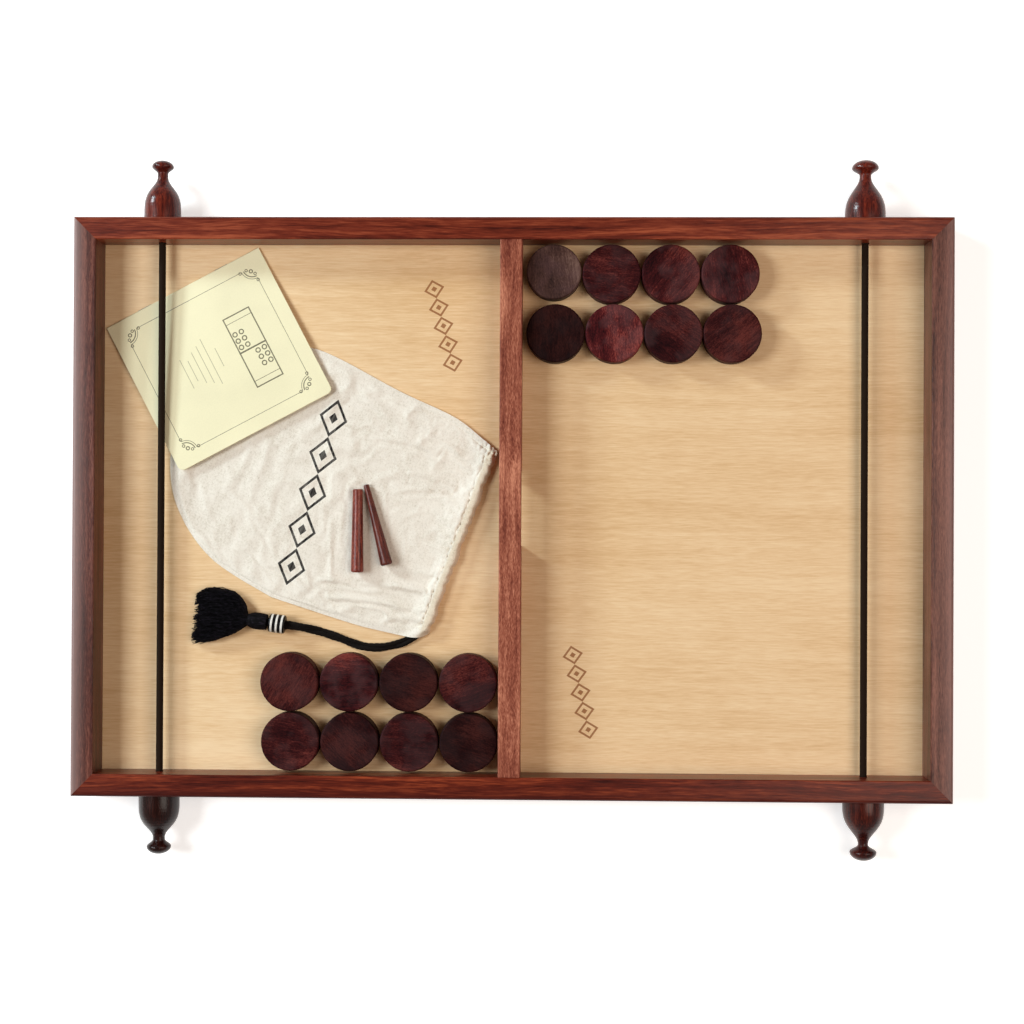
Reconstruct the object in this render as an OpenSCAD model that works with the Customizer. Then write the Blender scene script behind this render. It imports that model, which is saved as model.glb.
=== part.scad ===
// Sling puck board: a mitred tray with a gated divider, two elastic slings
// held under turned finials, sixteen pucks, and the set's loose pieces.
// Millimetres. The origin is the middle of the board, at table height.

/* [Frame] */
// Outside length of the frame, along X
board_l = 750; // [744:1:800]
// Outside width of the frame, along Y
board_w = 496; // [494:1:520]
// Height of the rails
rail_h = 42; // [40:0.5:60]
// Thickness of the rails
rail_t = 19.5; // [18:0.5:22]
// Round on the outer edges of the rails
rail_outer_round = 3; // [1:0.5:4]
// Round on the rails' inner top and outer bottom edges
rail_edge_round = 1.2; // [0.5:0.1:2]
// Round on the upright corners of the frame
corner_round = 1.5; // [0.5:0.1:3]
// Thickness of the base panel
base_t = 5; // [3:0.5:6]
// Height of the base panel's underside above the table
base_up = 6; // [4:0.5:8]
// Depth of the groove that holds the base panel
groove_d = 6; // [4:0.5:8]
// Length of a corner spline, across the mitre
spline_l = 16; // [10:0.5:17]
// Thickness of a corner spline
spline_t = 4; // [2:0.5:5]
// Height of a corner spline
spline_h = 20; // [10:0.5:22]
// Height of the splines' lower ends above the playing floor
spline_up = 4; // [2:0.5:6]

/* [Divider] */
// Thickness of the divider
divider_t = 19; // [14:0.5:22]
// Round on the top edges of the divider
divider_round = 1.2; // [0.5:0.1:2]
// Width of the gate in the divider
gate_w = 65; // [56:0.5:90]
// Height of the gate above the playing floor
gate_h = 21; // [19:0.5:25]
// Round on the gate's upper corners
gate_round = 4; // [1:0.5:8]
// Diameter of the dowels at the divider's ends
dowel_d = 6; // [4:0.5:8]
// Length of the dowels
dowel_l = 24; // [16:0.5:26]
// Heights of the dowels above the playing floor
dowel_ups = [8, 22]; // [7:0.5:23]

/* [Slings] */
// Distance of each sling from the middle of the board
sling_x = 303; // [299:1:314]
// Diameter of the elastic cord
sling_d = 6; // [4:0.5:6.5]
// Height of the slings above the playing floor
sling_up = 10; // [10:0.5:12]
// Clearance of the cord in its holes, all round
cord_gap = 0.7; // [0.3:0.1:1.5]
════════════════
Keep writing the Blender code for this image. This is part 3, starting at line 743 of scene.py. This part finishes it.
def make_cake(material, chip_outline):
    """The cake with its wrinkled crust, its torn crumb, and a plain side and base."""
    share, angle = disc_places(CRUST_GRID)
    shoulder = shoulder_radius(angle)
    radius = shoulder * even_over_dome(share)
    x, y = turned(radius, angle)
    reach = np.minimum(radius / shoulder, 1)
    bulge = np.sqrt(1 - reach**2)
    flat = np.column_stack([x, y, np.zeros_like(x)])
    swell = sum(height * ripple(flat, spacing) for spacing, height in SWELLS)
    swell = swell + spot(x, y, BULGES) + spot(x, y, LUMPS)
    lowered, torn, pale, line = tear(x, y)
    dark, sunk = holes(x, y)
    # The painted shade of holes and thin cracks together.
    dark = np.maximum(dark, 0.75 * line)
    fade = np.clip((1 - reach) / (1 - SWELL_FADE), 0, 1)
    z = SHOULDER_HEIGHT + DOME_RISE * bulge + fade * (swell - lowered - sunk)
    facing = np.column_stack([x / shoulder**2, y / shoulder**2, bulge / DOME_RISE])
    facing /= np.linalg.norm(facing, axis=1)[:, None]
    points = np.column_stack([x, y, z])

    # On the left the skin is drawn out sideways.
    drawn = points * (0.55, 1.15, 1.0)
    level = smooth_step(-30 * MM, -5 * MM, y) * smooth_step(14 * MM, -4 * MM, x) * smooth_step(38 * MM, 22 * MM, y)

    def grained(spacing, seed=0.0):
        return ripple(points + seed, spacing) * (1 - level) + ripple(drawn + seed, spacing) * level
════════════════
◆ Work to be completed
Starting with the line that contains "Reconstruct the object", repeat each line exactly, and stop once the line that contains "at table height." has been repeated.

◆ Answer to this exercise
Reconstruct the object in this render as an OpenSCAD model that works with the Customizer. Then write the Blender scene script behind this render. It imports that model, which is saved as model.glb.
=== part.scad ===
// Sling puck board: a mitred tray with a gated divider, two elastic slings
// held under turned finials, sixteen pucks, and the set's loose pieces.
// Millimetres. The origin is the middle of the board, at table height.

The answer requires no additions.